* Task statement:
From the top of the records below down to the line containing "wasm.setup();", reproduce every line exactly.

* Excerpted data:
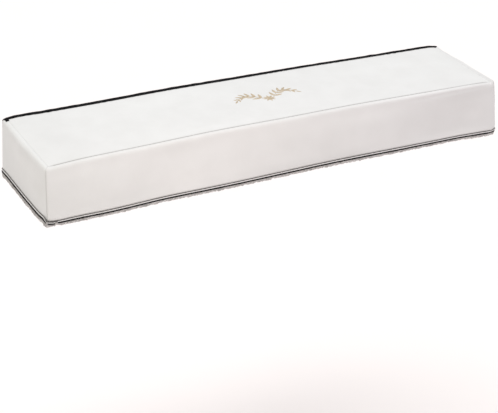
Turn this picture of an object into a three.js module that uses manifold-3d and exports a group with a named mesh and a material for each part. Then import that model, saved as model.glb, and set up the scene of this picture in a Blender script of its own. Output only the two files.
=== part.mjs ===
// A fitted dust cover: a long, low box of soft cloth, closed on five sides and open below.
// A top panel and four hanging panels meet in sewn seams, a black band edges the back of the top,
// and a striped braid with small hanging loops runs all round the hem.
// Units are millimetres. +X runs to the right, +Y to the back and +Z up.
// The origin lies under the middle of the top panel, where the cloth is held up.

import * as THREE from 'three';
import * as BufferGeometryUtils from 'three/addons/utils/BufferGeometryUtils.js';
import Module from 'manifold-3d';

const wasm = await Module();
wasm.setup();

// Plan of the top seam: a rectangle, with its corners turned on a small radius
const SEAM_HALF_LENGTH = 661;
const SEAM_FRONT = -139;
const SEAM_BACK = 136;
const SEAM_CORNER = 4;

// Cloth
const CLOTH = 2;
const SEAM_GAP = 0.3;
const SEAM_DIP = 1.4;
const SEAM_SHOULDER = 3;

// The hanging panels roll over the rim of the top on this radius before they fall, and are
// shaped at these turns of the roll
const ROLL = 11;
const ROLL_DEGREES = [12, 35, 62, 90];
const RIM_LAST = ROLL_DEGREES.length - 1;

// The rolls of the two ends stand up fuller than a round one by these heights in front, and
// lie flat at the back
const END_PUFF = [1.2, 3, 3, 0];

// Heights at which the hanging cloth is shaped, as shares of the fall to the top of the braid
const WALL_SHARES = [0.32, 0.66, 1];

// How far the cloth at the top of the braid stands out past the rim, on each side
const FLARE = { front: 12, back: 5, left: 5, right: 10 };

// The front hem turns in under the panel by this many degrees from upright
const HEM_TUCK = 29;

// How far the left and right ends belly out, at the rim and at the braid, and where along the depth
const LEFT_BELLY = { rim: 4.5, hem: 1.5, y: -10, spread: 115 };
const RIGHT_BELLY = { rim: 5, hem: 4, y: -110, spread: 110 };

// How strongly the folds gather towards the hem
const FOLD_POWER = 1.5;

// Black band along the back of the top: nearly flat, then turned down over the edge
const BAND = 1.6;
const LEDGE_DEPTH = 14;
const LEDGE_DROP = 4;
const LEDGE_BLEND = 25;
const LEDGE_AT_CORNER = 0.3;
const LEDGE_LINE = [
  { out: 2, up: 0 },
  { out: LEDGE_DEPTH - 3.5, up: 0.3 },
  { out: LEDGE_DEPTH - 0.8, up: -1 },
  { out: LEDGE_DEPTH, up: -LEDGE_DROP },
];

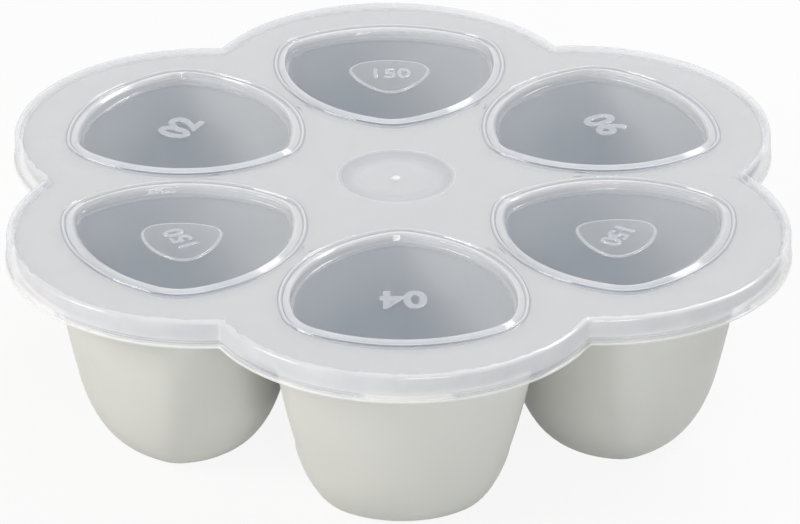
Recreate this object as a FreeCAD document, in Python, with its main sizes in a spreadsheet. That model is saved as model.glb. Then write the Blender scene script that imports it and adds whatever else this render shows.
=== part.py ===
import FreeCAD, Part
import math
import os

import Sketcher

# A baby food freezer tray: six silicone cups hanging from one lobed flange, and a frosted
# lid that caps the flange and plugs each cup's mouth with a sunken window.
#
# Frame: +Z up, millimetres. The origin is the middle of the footprint, on the surface that
# the cups stand on. The front lobe points along -Y. Every outline is drawn on the lobe that
# points along +Y, where "reach" is the distance from the tray's axis and "side" is the
# distance to either side of that lobe's middle line.

document = FreeCAD.newDocument("FreezerTray")

SIZES = {
    # The lobed outline: arcs round the lobe centres, joined by a small arc in each notch.
    "lobe_count": 6,
    "lobe_reach": 65.6,
    "lobe_radius": 58.3,
    "notch_radius": 1.5,
    # The lid's plate, skirt, lip and lugs.
    "plate_thickness": 1.5,
    "plate_edge_round": 1.1,
    "skirt_depth": 8.4,
    "skirt_wall": 1.4,
    "lip_height": 0.8,
    "lip_proud": 0.5,
    "lug_width": 27.0,
    "lug_height": 1.3,
    "lug_proud": 0.7,
    # The sunken windows: a raised bead, a flat ledge, a sloped wall and a floor. They follow a
    # rounded triangle with one tip towards the middle of the tray. The bead stands proud of it,
    # and the recess lies inside it.
    "window_tip_reach": 44.3,
    "window_tip_radius": 10.7,
    "window_corner_reach": 90.1,
    "window_corner_side": 26.6,
    "window_corner_radius": 9.05,
    "window_flank_radius": 65.1,
    "window_outer_radius": 57.75,
    "window_inset": 2.7,
    "window_depth": 2.0,
    "window_floor": 1.3,
    "window_slope": 0.7,
    "bead_proud": 1.0,
    "bead_width": 1.4,
    "bead_height": 0.5,
    "bead_round": 0.4,
    # The badge on every other window: a low rounded triangle.
    "badge_tip_reach": 65.0,
    "badge_tip_radius": 4.0,
    "badge_corner_reach": 77.3,
    "badge_corner_side": 7.0,
    "badge_corner_radius": 5.0,
    "badge_flank_radius": 28.0,
    "badge_outer_radius": 20.0,
    "badge_height": 0.4,
    # The shallow dish in the middle of the lid, and the moulding nib in it.
    "dish_radius": 17.6,
    "dish_floor_radius": 10.8,
    "dish_depth": 0.7,
    "nib_radius": 1.3,
    "nib_height": 0.6,
    # The tray's flange and its thicker rim.
    "tray_height": 64.2,
    "flange_thickness": 2.5,
    "rim_depth": 5.0,
    "rim_width": 3.5,
    "rim_round": 1.0,
    # The cups. Their outside runs from the mouth, in a full curve, to the waist, and from
    # there it rounds in to the flat foot.
    "cup_wall": 2.2,
    "cup_floor": 2.4,
    "cup_fullness": 1.52,
    "mouth_inset": 1.0,
    "mouth_round": 1.2,
    "mouth_overrun": 0.1,
    "waist_height": 18.4,
    "waist_tip_reach": 50.0,
    "waist_tip_radius": 5.9,
    "waist_corner_reach": 84.8,
    "waist_corner_side": 16.6,
    "waist_corner_radius": 12.2,
    "waist_flank_radius": 33.0,
    "waist_outer_radius": 41.6,
    "foot_tip_reach": 62.1,
    "foot_tip_radius": 3.4,
    "foot_corner_reach": 79.9,
    "foot_corner_side": 8.5,
    "foot_corner_radius": 6.3,
    "foot_flank_radius": 16.9,
    "foot_outer_radius": 21.3,
    # Clearances between the lid and the tray.
    "seat_clearance": 0.3,
    "plug_clearance": 0.6,
    "rim_clearance": 1.0,
}

sheet = document.addObject("Spreadsheet::Sheet", "Sizes")
for row, (alias, amount) in enumerate(SIZES.items(), start=1):
    sheet.set(f"A{row}", alias)
    sheet.set(f"B{row}", str(amount))
    sheet.setAlias(f"B{row}", alias)
document.recompute()


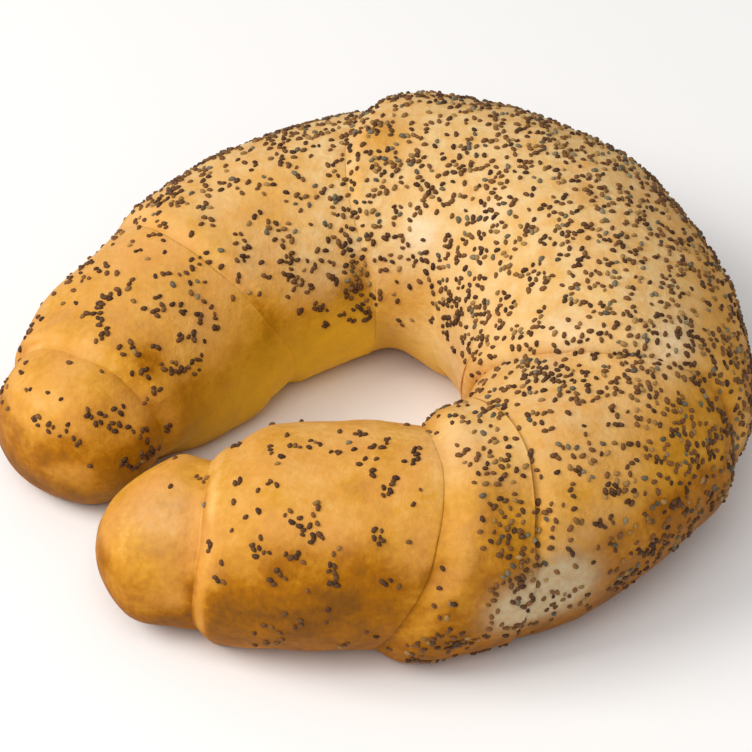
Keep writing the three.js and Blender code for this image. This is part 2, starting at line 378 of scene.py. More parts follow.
@dataclass
class Dough:
    """The rolled dough: its section, its layers' lips and gullies, and its swellings."""

    line: CentreLine = field(default_factory=CentreLine)
    edges: tuple[LayerEdge, ...] = (
        LayerEdge(14.8, -1, 0.5, 0, 1, 0.5, Facing.BACK, radius=3.4, crisp=0.25, pale=0.4, brown=0.1),
        LayerEdge(43.3, -3.5, 6, 1.5, 0.7, 0.4, Facing.BACK, radius=4, crisp=0.15, pale=0.2, brown=0.05),
        LayerEdge(
            81, 4.5, 2.5, 1.2, 0.9, 0.5, Facing.BACK, radius=3.8, crisp=0.4, pale=0.4, middle=60, spread=90
        ),
        LayerEdge(
            167.4, -3.2, -1.2, -2.6, 1.2, 0.9, Facing.FRONT, radius=3.6, crisp=0.8, pale=0.5, brown=0.05
        ),
        LayerEdge(
            190.4, 2, 3, 0, 0.6, 0.6, Facing.FRONT, radius=2.4, crisp=0.9, pale=0.1, middle=47, spread=26
        ),
        LayerEdge(204.3, 1.5, 7, -1, 1.3, 0.5, Facing.FRONT, radius=6, crisp=0.3, pale=0.3, brown=0.02),
        LayerEdge(245.5, 1.5, 0, 0, 1.5, 0.7, Facing.FRONT, radius=3, crisp=0.5, pale=0.75, brown=0.03),
    )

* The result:
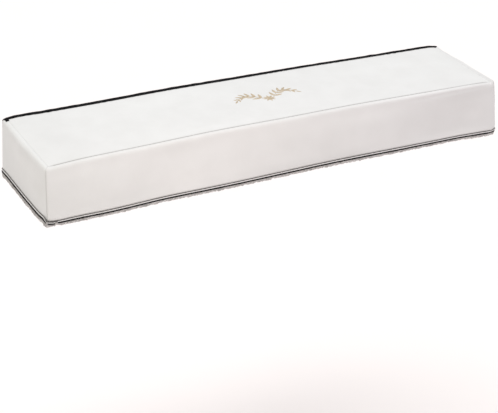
Turn this picture of an object into a three.js module that uses manifold-3d and exports a group with a named mesh and a material for each part. Then import that model, saved as model.glb, and set up the scene of this picture in a Blender script of its own. Output only the two files.
=== part.mjs ===
// A fitted dust cover: a long, low box of soft cloth, closed on five sides and open below.
// A top panel and four hanging panels meet in sewn seams, a black band edges the back of the top,
// and a striped braid with small hanging loops runs all round the hem.
// Units are millimetres. +X runs to the right, +Y to the back and +Z up.
// The origin lies under the middle of the top panel, where the cloth is held up.

import * as THREE from 'three';
import * as BufferGeometryUtils from 'three/addons/utils/BufferGeometryUtils.js';
import Module from 'manifold-3d';

const wasm = await Module();
wasm.setup();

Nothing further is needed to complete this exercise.